- Date: 22–23 August 2011
- Presenters: Dáithí Ó Sé
- Venue: Festival Dome, Tralee, County Kerry, Ireland
- Broadcaster: RTÉ
- Entrants: 32
- Winner: Tara Talbot (Queensland)

= 2011 Rose of Tralee =

The 2011 Rose of Tralee was the 53rd edition of the annual Irish international festival, held on 22–23 August 2011 at the Festival Dome, in Tralee, County Kerry. Hosted by Dáithí Ó Sé for a second time, 32 contestants participated in the 2011 pageant. The Queensland Rose, 27-year-old Tara Talbot, was named as the 2011 International Rose of Tralee. Talbot was hot favourite going into the festival.
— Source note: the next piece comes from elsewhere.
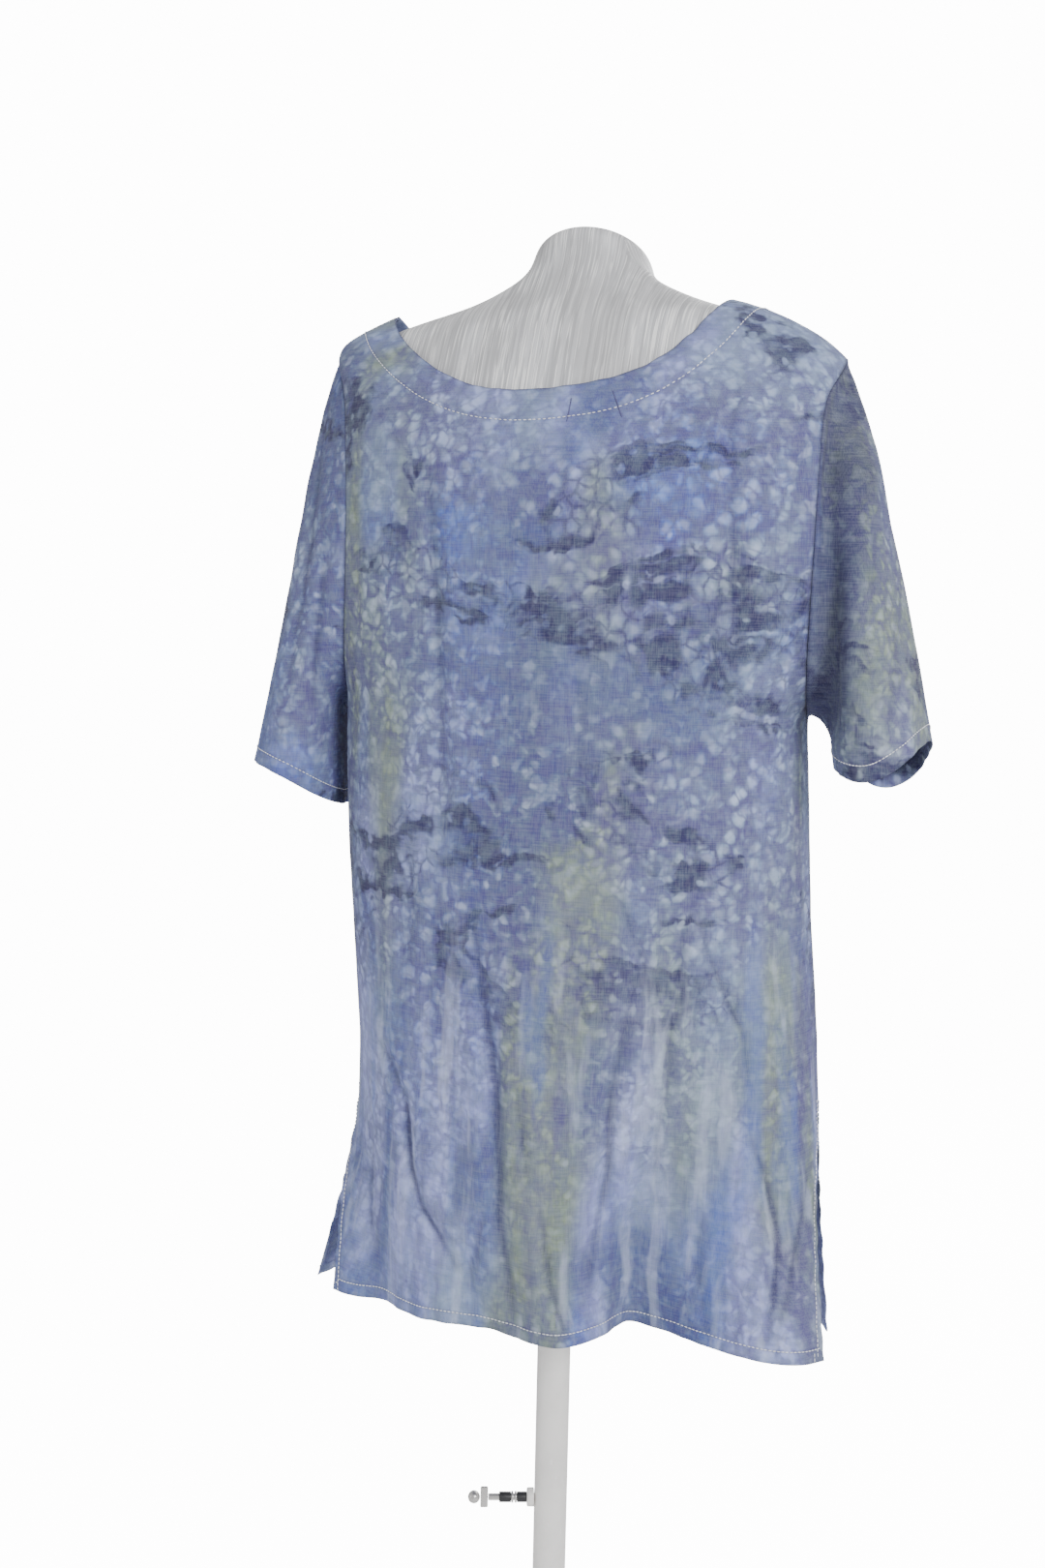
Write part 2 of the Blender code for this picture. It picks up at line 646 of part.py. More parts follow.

This gave Queensland its second victory at the event in five years when the last Queensland Rose Kathryn Anne Feeney became the 2006 International Rose of Tralee.
The background music for the event was composed by the Garda Síochána Orchestra.

==List of Roses==

| Regional Title | Contestant | Age |
|---|---|---|
| Big Apple | Caitlin McNeill | 22 |
| Boston & New England | Moira Sullivan | 24 |
| Chicago | Siobhan Carroll | 26 |
| Cork | Kathryn Brennan | 25 |
| Derby | Niamh McTague | 22 |
| Londonderry | Catherine Feeney | 27 |
| Donegal | Maria McCole | 23 |
| Down | Nicole Curran | 22 |
| Dubai | Gráinne Boyle | 24 |
| Dublin | Siobhéal Nic Eochaidh | 22 |
| Edmonton | Tara Keigher | 23 |
| Germany | Saoirse Fitzgerald | 25 |
| Kerry | Síle Ní Dheargain | 26 |
| Laois | Sinead Fennell | 21 |
| London | Caroline Marley | 25 |
| New York | Erin Loughran | 22 |
| New Zealand | Ailbhe Ryan | 26 |
| Ottawa | Katherine Scott | 22 |
| Perth | Melanie Gore | 25 |
| Philadelphia | Beth Keeley | 25 |
| Queensland | Tara Talbot | 27 |
| Roscommon | Róisín Guihen | 19 |
| San Francisco | Sheila Ashtiani | 20 |
| South Australia | Susan Gellard | 27 |
| Southern California | Molly O'Keefe | 27 |
| Sunderland | Niamh O'Connell | 20 |
| Sydney | Caroline Harney | 27 |
| Texas | Danielle Ybarra | 25 |
| Tipperary | Nóirín Ryan | 24 |
| Toronto | Aileen Doyle | 25 |
| Washington, D.C. | Dorothy Henggeler | 25 |
| Wexford | Mary Kehoe | 26 |

==Broadcasting==
The 2011 Rose of Tralee was broadcast live on RTÉ One and attracted an audience share of 54.3 per cent, the highest in four years.

==Trivia==
Perez Hilton posted a video clip online of Siobhéal Nic Eochaidh's on-stage grooving gangsta style to "LMFAO - Party Rock Anthem" in a black floor length gown. He commented: "What the hell is this?? We have no idea, but it's totally making our day!"